Wednesday, April 3, 2013

Motherhood


I was never one of those people that always wanted to be a mother.  I never had dreams about it when I was younger.  In college there were times that I didn't think I would want children.  I had an aunt and uncle that never had kids and sometimes that life seemed like a good idea.  Needless to say I was still very self involved at the time, but I was 21.  The same aunt told me about a conversation we had when I was still in elementary school.  I asked her if she was going to have kids someday, and she said no.  The conversation turned and somehow I was telling her how I was not going to have kids.  So again, it was never a life long dream of mine as a child.

Then it turned into more of maybe I will have kids some day, we will see.  Jeff seemed okay going either way, which was nice, no pressure.  My only stipulation that if we do have kids I wanted to be done by the age of 30.  But then some time after we moved to Denver I got the urge. I wanted to have a kid.  It was all I could think about.  So away went the birth control and a couple months later we learned I was pregnant.
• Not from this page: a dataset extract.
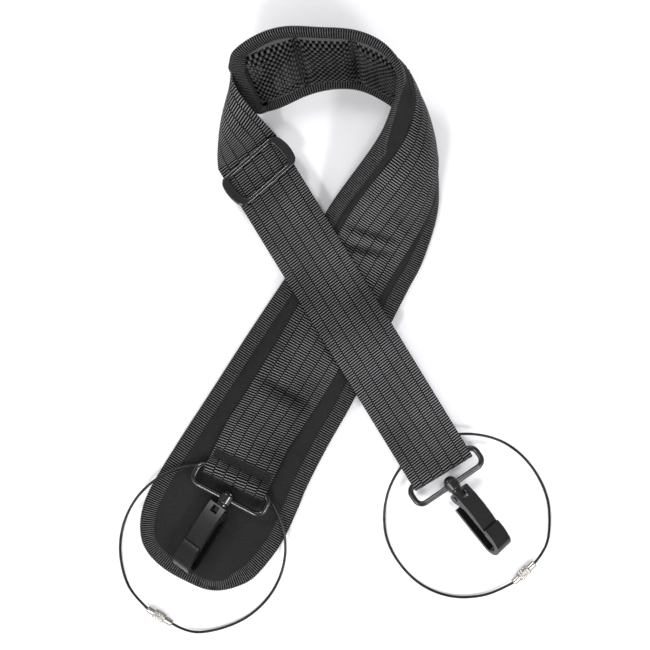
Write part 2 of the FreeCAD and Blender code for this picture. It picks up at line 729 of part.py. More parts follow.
def cable(name, route):
    """Cable of straight runs and tangent arcs, each arc as large as its two runs allow."""
    points = [Vector(*p) for p in route]
    edges, length, here, radii = [], 0.0, points[0], []
    for before, corner, after in zip(points, points[1:], points[2:]):
        arriving, leaving = unit(corner - before), unit(after - corner)
        turn = arriving.getAngle(leaving)
        trim = 0.45 * min((corner - before).Length, (after - corner).Length)
        radius = trim / math.tan(turn / 2)
        start, end = corner - arriving * trim, corner + leaving * trim
        bulge = unit(leaving - arriving)
        middle = corner + bulge * (radius / math.cos(turn / 2) - radius)
        edges += [Part.makeLine(here, start), Part.Arc(start, middle, end).toShape()]
        length += (start - here).Length + radius * turn
        radii.append(radius)
        here = end
    edges.append(Part.makeLine(here, points[-1]))
    length += (points[-1] - here).Length
    section = Part.Wire(Part.makeCircle(cable_radius, points[0], points[1] - points[0]))
    tube = Part.Wire(edges).makePipeShell([section], True, True)
    share = tube.Volume / (math.pi * cable_radius ** 2 * length)
    print("%s length %.1f mm, volume %.4f of section x length, radii %s"
          % (name, length, share, " ".join("%.0f" % r for r in radii)))
    return tube


socket_length, plug_length = 4.2, 4.8
spigot_radius = 1.3


def connector(route):
    """Screw connector between a ring's two ends: socket, knurled sleeve and plug with its spigot."""
    start, end = Vector(*route[-1]), Vector(*route[0])
    axis = unit(end - start)
    total = (end - start).Length
    gap = 0.05
    sleeve_start = socket_length
    sleeve_end = total - plug_length
    socket = rod(1.95, Vector(0, 0, 0), Vector(sleeve_start - gap, 0, 0))
    socket = socket.makeFillet(0.5, [max(socket.Edges, key=lambda e: -e.CenterOfMass.x)])
    socket = socket.cut(rod(spigot_radius, Vector(sleeve_start - 2.5, 0, 0), Vector(20, 0, 0)))
    sleeve = rod(2.8, Vector(sleeve_start, 0, 0), Vector(sleeve_end, 0, 0))
    rims = [e for e in sleeve.Edges if e.Length > 15]
    sleeve = sleeve.makeChamfer(0.5, rims)
    sleeve = sleeve.cut(rod(spigot_radius + running_clearance, Vector(0, 0, 0), Vector(20, 0, 0)))
    plug = rod(2.0, Vector(sleeve_end + gap, 0, 0), Vector(total, 0, 0))
    plug = plug.makeFillet(0.9, [max(plug.Edges, key=lambda e: e.CenterOfMass.x)])
    plug = plug.fuse(rod(spigot_radius, Vector(sleeve_start - 2.5, 0, 0), Vector(sleeve_end + 1, 0, 0)))
    names = ("socket", "sleeve", "plug")
    return {n: placed(s, start, axis, Vector(0, 0, 1)) for n, s in zip(names, (socket, sleeve, plug))}


# ---------------------------------------------------------------- build every node
def main():
    """Write one STEP file for each node."""
    os.makedirs("parts", exist_ok=True)
    save("pad_outer_panel", outer_panel())
    save("pad_foam_cells", foam_cells())
    save("pad_mesh_lining", mesh_lining())
    save("pad_edge_tape", edge_tape())
    save("webbing_strap", webbing_strap())
    save("slider_frame", on_slider(slider_frame()))
    save("strap_end_loop", on_slider(strap_end_loop()))
    for side, (bail_place, hook_place) in hooks.items():
        save(side + "_bail", placed(bail(skews[side]), *bail_place))
        for name, make in (
            ("swivel_rivet", swivel_rivet), ("hook_body", hook_body), ("gate", gate),
            ("gate_pin", gate_pin), ("gate_spring", gate_spring),
        ):
            save(side + "_" + name, placed(make(), *hook_place))
    for side, route in (("left", left_route), ("right", right_route)):
        save(side + "_ring_cable", cable(side + "_ring_cable", route))
        for name, shape in connector(route).items():
            save(side + "_ring_" + name, shape)


main()
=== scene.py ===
"""Looks of a saxophone neck strap lying on a table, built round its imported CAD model.

The shapes are worked out in millimetres and scaled by MM; +Z is up, in the CAD model's own frame.
"""
import math

import bpy
import numpy as np
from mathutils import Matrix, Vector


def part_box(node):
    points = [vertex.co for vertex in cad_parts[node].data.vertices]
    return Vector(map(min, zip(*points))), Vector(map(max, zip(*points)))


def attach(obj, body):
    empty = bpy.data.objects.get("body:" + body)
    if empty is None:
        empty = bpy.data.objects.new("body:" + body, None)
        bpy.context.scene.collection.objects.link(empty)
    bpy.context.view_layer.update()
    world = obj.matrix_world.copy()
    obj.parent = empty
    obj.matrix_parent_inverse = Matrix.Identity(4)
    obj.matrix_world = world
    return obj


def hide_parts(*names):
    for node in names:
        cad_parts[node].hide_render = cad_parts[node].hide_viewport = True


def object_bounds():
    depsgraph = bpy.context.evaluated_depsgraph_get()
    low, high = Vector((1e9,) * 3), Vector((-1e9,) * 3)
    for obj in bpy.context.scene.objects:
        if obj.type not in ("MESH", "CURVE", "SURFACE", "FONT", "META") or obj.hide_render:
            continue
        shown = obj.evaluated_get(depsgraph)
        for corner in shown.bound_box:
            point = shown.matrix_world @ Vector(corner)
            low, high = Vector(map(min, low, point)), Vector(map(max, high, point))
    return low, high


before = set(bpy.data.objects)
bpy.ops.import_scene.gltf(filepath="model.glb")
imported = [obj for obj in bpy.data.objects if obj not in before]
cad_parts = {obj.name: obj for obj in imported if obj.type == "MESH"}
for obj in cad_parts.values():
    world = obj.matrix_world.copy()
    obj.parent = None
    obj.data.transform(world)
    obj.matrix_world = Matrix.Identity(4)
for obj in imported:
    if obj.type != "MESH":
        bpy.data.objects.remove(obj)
cad_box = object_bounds()

MM = 0.001

# ---------------------------------------------------------------- sizes, as in the CAD model
webbing_width = 38.0
webbing_thickness = 1.3
half_ply = webbing_thickness / 2
ply_gap = 0.1
ply_pitch = webbing_thickness + ply_gap
panel_thickness = 2.0
foam_thickness = 5.8
lining_thickness = 0.8
tape_width = 8.0
cell_count = 10
cell_groove = 2.0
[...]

Now, I couldn't imagine it any other way.  It just feels right to be Leland's mom.  I feel like it was suppose to be my job all along I just didn't know.  I can't imagine going back to a regular job now because I feel this is where I am suppose to be, at home with Leland (especially while he is young).  I also know that our family isn't complete and I am not for sure when it will be, but hopefully in the (near) future we can expand the brood.

Tuesday, April 2, 2013

Bedtime Stylin'

Leland is a bit obsessed with his snow boots lately, or really all shoes.  He loves shoes that he can put on by himself, like his snow boots, my shoes, Jeff's shoes, etc.  Here are some photos of him showing off his skills.





Monday, April 1, 2013

Bubbles!

Leland is a bubble loving boy.  He has loved bath time bubbles for awhile now and asks for them every time he takes a bath or a shower.  He has now discovered outdoor bubbles.  It always surprises him when he blows and bubbles appear.  They are a big hit and a great after dinner activity.